When the shares do fully vest, the option-holding executive often will need to pay the market value of the shares in order to convert them from options into shares.
In some executive equity plans, the company may loan the executive money on a very relaxed repayment schedule, with the intention that the proceeds of an exit event are used to pay for those shares.
More information about share buyback and employee stock options can be found below:
- The Purpose of Stock Option Plan
- Issuing Dates of Employee Stock Option Plans
- Mandatory ESOPS
- Overview of Share Buyback Agreement
Takeaways
- The King is the Founder of the company who typically owns all of the shares in the company when it is first established. If there are a group of Kings, the shares are usually distributed evenly among the Kings.
- The Queen (C-level Recruit), is the first significant hire of the company who is brought in as an equity partner. While there is no exact math on the percentage of shares issued to the Queen, the general rule is that the earlier you bring in the Queen, the higher equity the Queen is typically rewarded.
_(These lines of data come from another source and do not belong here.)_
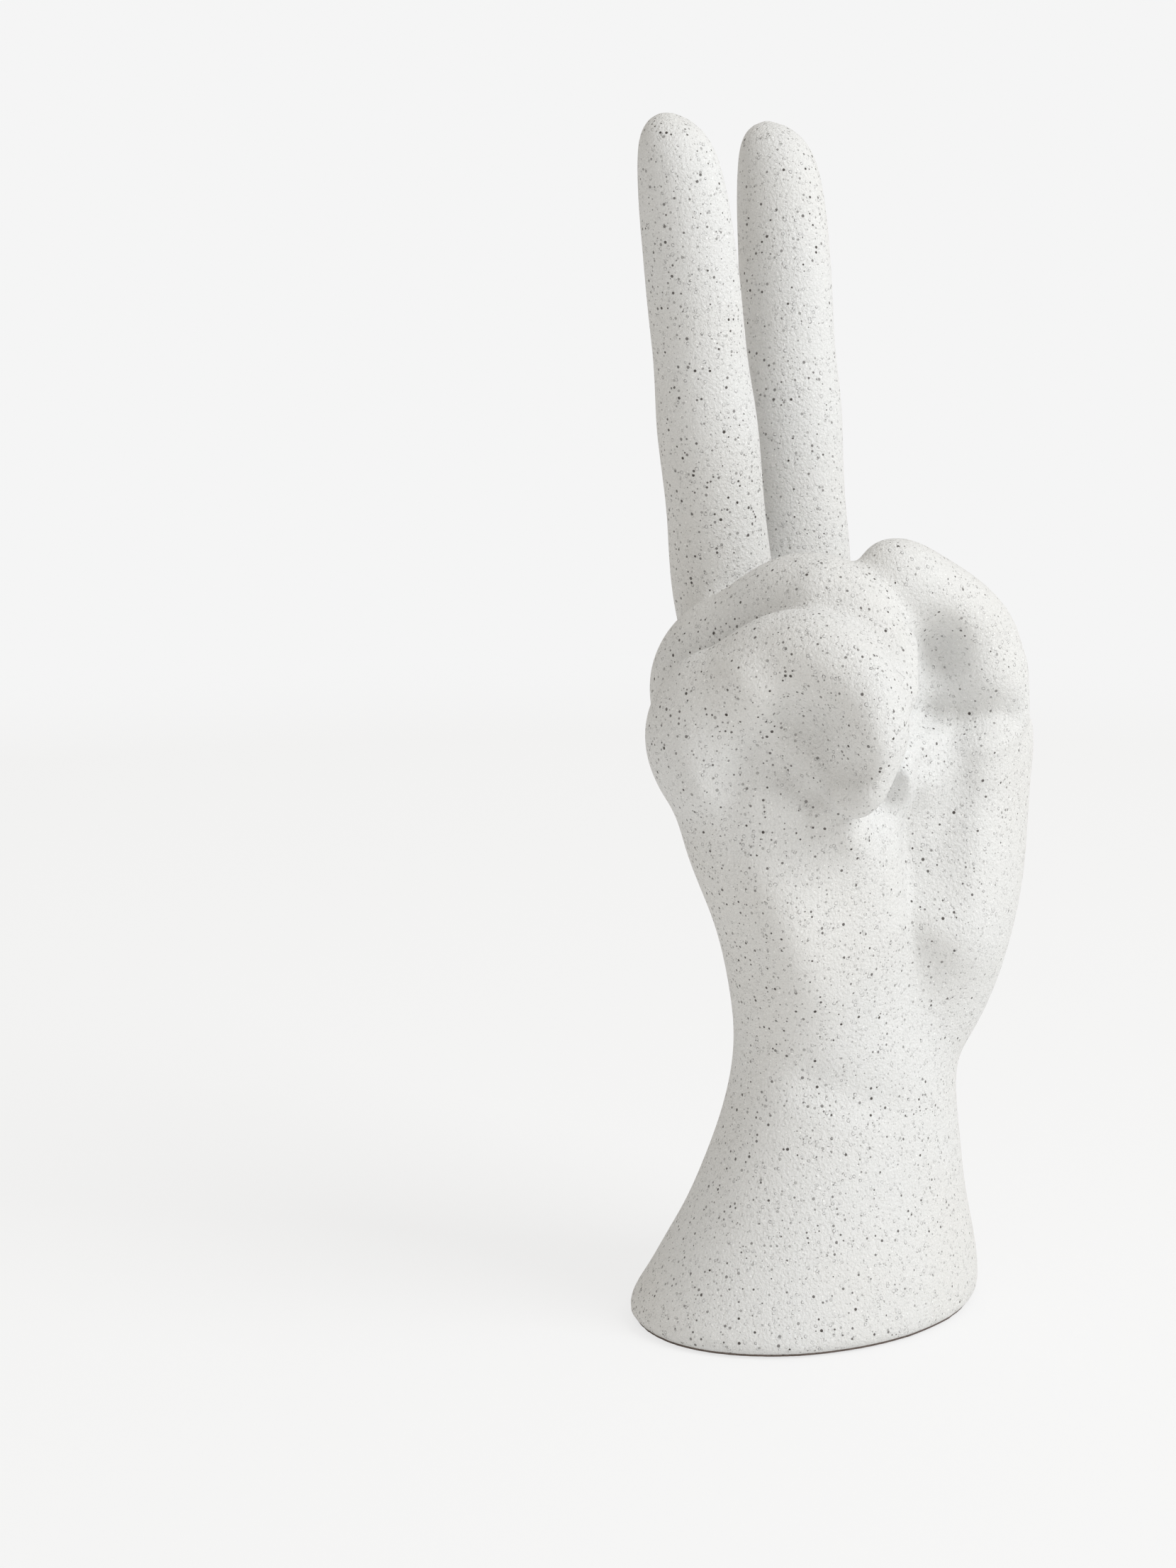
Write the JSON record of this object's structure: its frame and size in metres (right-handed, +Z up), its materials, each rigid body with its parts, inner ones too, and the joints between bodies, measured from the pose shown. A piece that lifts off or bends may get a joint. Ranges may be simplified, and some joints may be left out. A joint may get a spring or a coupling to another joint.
{
  "type": "hand sculpture",
  "caption": "Life-size speckled stoneware right hand with the index and middle finger raised and the thumb folded over the palm, standing on its flared forearm",
  "frame": {"origin": "middle of the flat foot, on the underside of the felt, at table height", "axes": "+Z up along the raised fingers, +Y out of the back of the hand, +X towards the thumb"},
  "size_m": [0.0875, 0.0828, 0.25],
  "materials": {
    "stoneware": "matt unglazed off-white body with fine dark speckles",
    "felt": "dense dark felt",
    "adhesive": "thin cloudy adhesive film"
  },
  "bodies": {
    "root": {"hand_casting": "stoneware", "felt_pad": "felt", "pad_adhesive": "adhesive"}
  },
  "joints": []
}
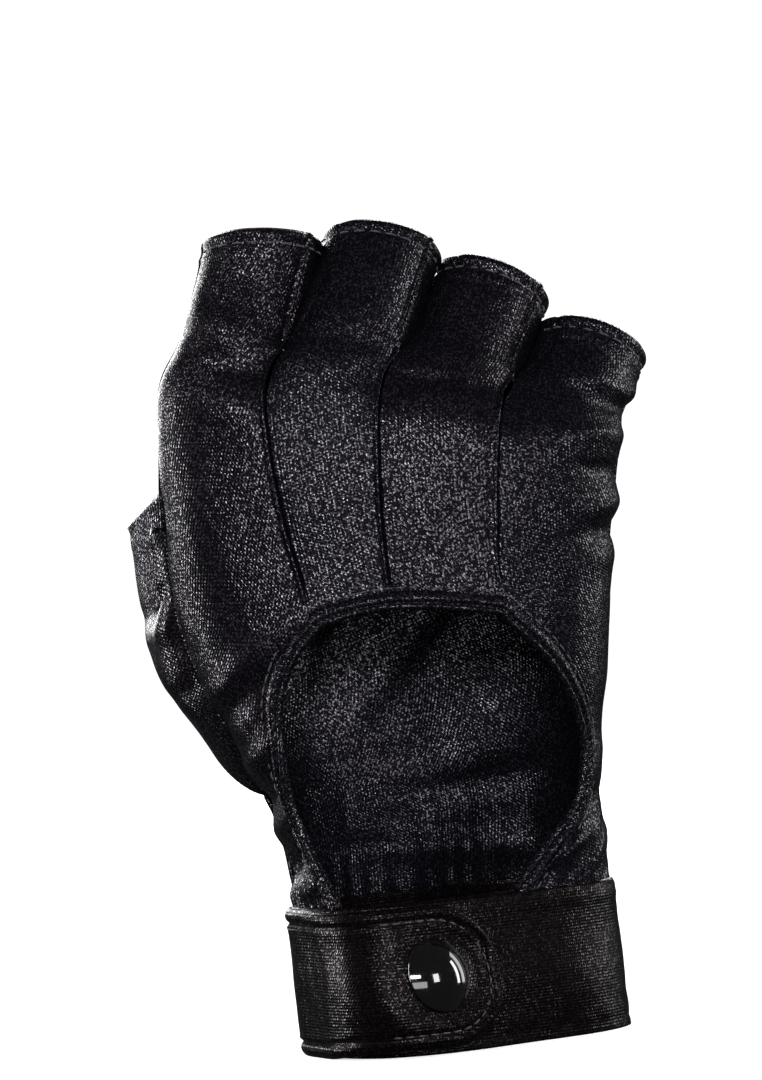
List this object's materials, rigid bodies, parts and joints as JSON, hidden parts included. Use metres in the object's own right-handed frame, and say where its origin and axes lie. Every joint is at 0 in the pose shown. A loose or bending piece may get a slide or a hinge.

- The Bishops, Knights and the Rooks are the executive level employees who help lead day to day operations of the company. There is no set number, but companies typically reserve about 10% of their share pool for the Bishops, Knights and the Rooks, and distribute shares from the 10% share pool accordingly.
- Soldiers are the employees for the company who may not necessarily be in leadership level positions, but are essential to the growth and success of the business. The company typically sets out about 10% of their share pool to distribute to the Soldiers as they see fit.